Stressed VAR will hit forex options, dealers warn

Certain forex options and exotics penalised by Basel 2.5, including emerging market currencies and double no-touches

A wrecking ball breaking a white wall

Basel trading book capital rules are having a punitive impact on certain foreign exchange options and may push up the cost of more exotic trades – particularly in emerging market currencies, dealers say.

The root of the issue is the regulatory capital charge for stressed value-at-risk, introduced for many banks as part of the Basel 2.5 package of reforms at the beginning of the year.

“There should be a market impact from stressed VAR, and it will start filtering through as more and more people realise stressed VAR is not benign. It will have an impact on their assumptions and I believe it will have a market impact, but the reality is that so far, a lot of banks haven’t paid much attention to it,” says Vincent Craignou, global head of forex and precious metals derivatives at HSBC in London.

Stressed VAR uses the same 10-day holding period and 99% confidence interval employed by the traditional market risk VAR charge, but requires banks to estimate their losses using a 12-month historical period of “significant financial stress”. This means finding a stressed period that is applicable to the bank’s entire trading book, say dealers – and most probably, one that includes the aftermath of the Lehman Brothers bankruptcy in September 2008.

Harking back to 2008 and 2009 will mean including some exceptionally turbulent times for currency markets. As one example, three-year historical volatility in the US dollar/Brazilian real cross hit 57.04% on December 12, 2008. In contrast, volatility in the pair was just 12.27% on August 20 this year, according to Bloomberg.
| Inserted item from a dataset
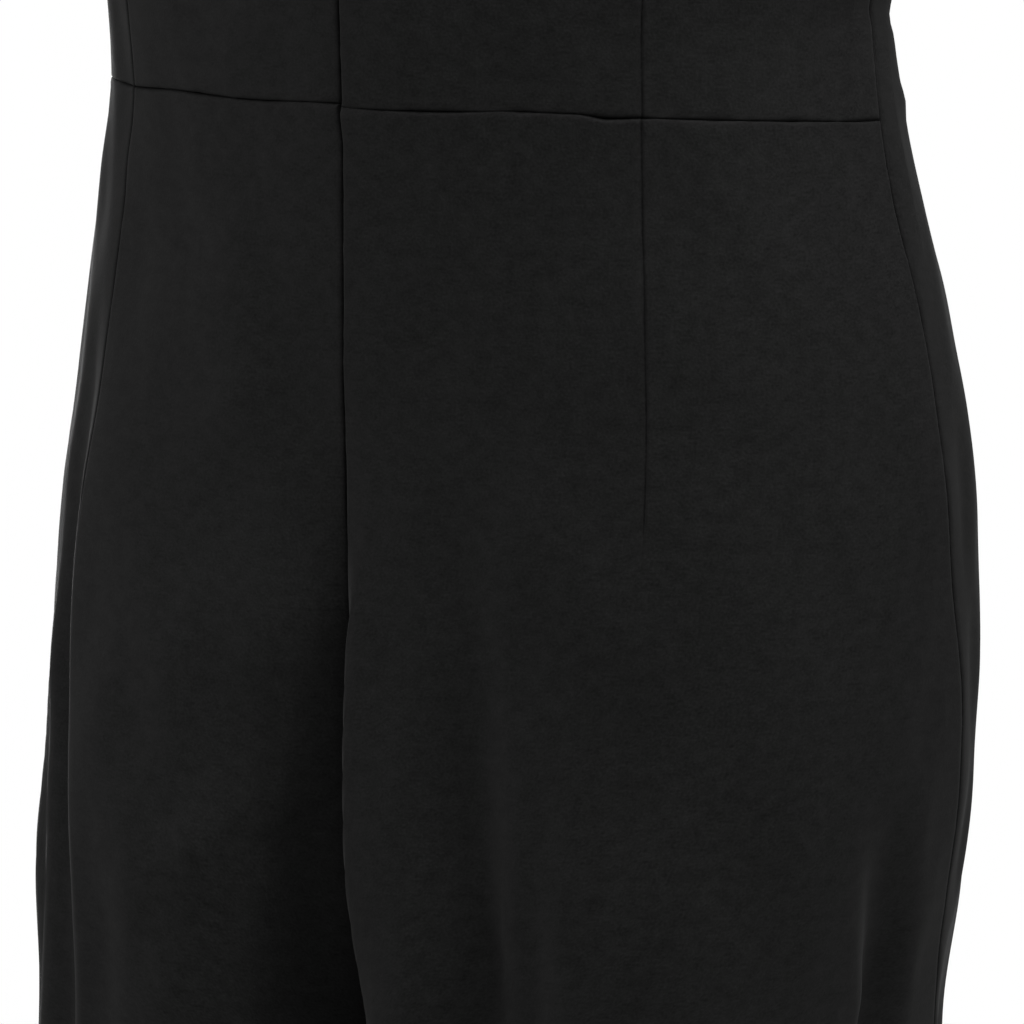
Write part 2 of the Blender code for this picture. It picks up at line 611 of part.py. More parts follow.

There should be a market impact from stressed VAR, and it will start filtering through as more and more people realise stressed VAR is not benign

Dealers complain that using this data will make some forex options positions look riskier than they really are. According to Gian-Luca Fetta, global head of foreign exchange at Société Générale Corporate and Investment Banking in London, stressed VAR can increase the capital required against forex options positions by three to eight times. The exact increase depends on the tenor of the option and the volatility of the underlying - the longer-dated the trade, and the more volatile the currencies, the greater the chance of the option seller having to pay out. Shorter-term trades in Group of 10 currencies will typically face a smaller capital hike, he says, with longer-dated trades in less-liquid emerging market currencies generally at the other end of the spectrum.

“We took various option positions and looked at at-the-money strikes, 25-delta strikes and 10-delta strikes for maturities over a reasonable time frame on different currency pairs. In terms of the capital increase under Basel 2.5, we found a multiplication by eight was the worst factor. A standard options book would probably be in the region of four,” Fetta says.

This effect could filter through to the exotic options market, where trades with a high degree of convexity would be hardest hit, dealers warn – one example is double no-touches (DNTs), which pay out as long as the underlying stays within a band set by two different strikes. When dealers sell DNTs to clients, they typically hedge the trade by buying and selling vanilla options. However, those positions must be rebalanced constantly as the underlying spot rate changes relative to the two strike prices. Dealers say the rocky markets simulated by stressed VAR would make the sale of DNTs and the related hedging activity look onerous from a capital perspective.

HSBC's Craignou says the price of DNTs in some emerging market currencies has already become more expensive since the beginning of the year – and suspects stressed VAR could be to blame. He looked at the ratio of 10-delta butterfly spreads to 25-delta butterfly spreads – a good indicator of the cost of convexity, which is a key driver of the price of DNTs. From the introduction of Basel 2.5 at the end of 2011, HSBC's analysis found there was an uptick in the cost of convexity for various currency pairs, including US dollar/Brazilian real, US dollar/Korean won and US dollar/Mexican peso, Craignou says. “If you sell DNTs to clients in emerging market currencies, you need to hedge them, and this activity can have a pretty big impact on stressed VAR,” he says.

The stressed VAR charge was introduced alongside a set of other measures, including an incremental risk charge for default and credit migration risk, a standardised charge for securitisations and re-securitisations and a comprehensive risk measure for correlation trading books. While much of the focus has so far been on these other aspects of Basel 2.5, Craignou predicts the impact of stressed VAR will attract more attention over time.

Foreign exchange options are an unlikely source of bank blow-ups, dealers argue – leading some market observers to argue any impact on the products would be an unintended consequence of the new rules. On the other hand, stressed VAR is designed to broadly penalise asset classes and trades that suffered heavily during the last crisis – and from this perspective, there is little to complain about, says one London-based risk manager.

“Because stressed VAR has a long memory, if there’s a very special event in a very special market segment, then potentially that market segment will become expensive forever. You could have instances where the world for a particular instrument has completely changed and history has no bearing on what the future will look like,” he says. ”But can you put your hand on your heart and say the market will never experience the same stress again? Absolutely not.”